Hence, app stores are necessary to give users the option to view more than the popular streams that come pre-installed. Players like Android, and Amazon’s Fire are used by OEMs to give that option to users. Samsung’s Tizen and LG’s WebOS, which are two large smart TV players, are yet to license the product in the market.

In this context, Android TV accounts for about 90 percent with Xiaomi (37%), Sony (7%), TCL (11%) and 35% of the other brands use Android for their smart TVs. Only 10 percent of the brands use other OS like Fire.

The commission in its order noted that even if LG and Samsung were to license their OS, market share will be 65% for Android TV.

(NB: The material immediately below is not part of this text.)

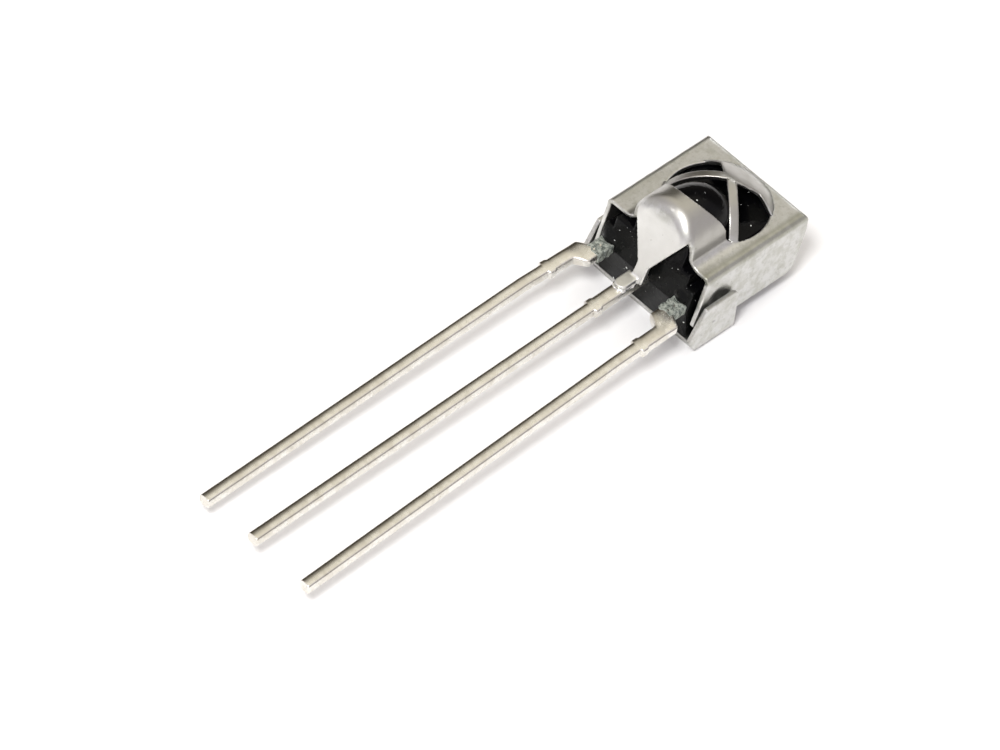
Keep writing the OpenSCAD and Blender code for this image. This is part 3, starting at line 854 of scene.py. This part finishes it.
@dataclass
class MouldedBody:
    """The black body with its lens, and the resin that crept along the leads."""

    case: Case
    step: float = 0.06
    side_gap: float = 0.16
    front_gap: float = 0.05
    end_gap: float = 0.1
    lens_gap: float = 0.05
    shoulder_z: float = 2.65
    upper_half_width: float = 1.95
    nose: float = 0.6
    foot_setback: float = 0.18
    draft: float = 0.26
    lens_straight: float = 1.1
    lens_path: float = 1.2
    collar_margin: float = 0.08
    collar_length: float = 0.8
    collar_overlap: float = 0.2
    ragged_depth: Point2 = (0.025, 0.02)
    lump_depth: float = 0.018
    mould_round: float = 0.08
    meniscus_radius: float = 0.33
    meniscus_fillet: float = 0.12
    bead_depth: float = 0.12
    bead_flatness: float = 1.2
    beads: tuple[Colour, ...] = ((-1.93, 0.12, 1.0), (0.22, -0.05, 0.6), (1.93, 0.10, 0.85))

    def lens(self, x: Array, y: Array, z: Array) -> Array:
        """Gives the lens: a round-topped ridge that bends down to the far end."""
        c = self.case
        end, axis_z = c.near + self.lens_straight, c.arch_z - self.lens_path
        along, up = np.maximum(y - end, 0), z - axis_z
        height = np.where(up > 0, np.hypot(along, np.maximum(up, 0)), np.maximum(along, up))
        radius = c.arch_radius - c.thickness - self.lens_gap
        return tombstone(x - c.press_x, height, self.lens_path, radius)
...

Google's agreement with OEMs

Another issue is the two agreements OEMs have to sign, Television App Distribution Agreement (TADA) and Android Compatibility Commitment (ACC), which the commission in the prima facie has found as anti-competitive. “…by making pre-installation of Google’s proprietary apps (particularly Play Store) conditional upon signing of ACC for all android devices manufactured/distributed/marketed by device manufacturers, Google has reduced the ability and incentive of device manufacturers to develop and sell devices operating on alternative versions of Android,” the order said.

“Therefore, given the dominance of Google in the relevant markets and pronounced network effects, by virtue of this restriction, developers of such forked Android operating system are denied market access resulting in violation of (competition) act,” the order stated.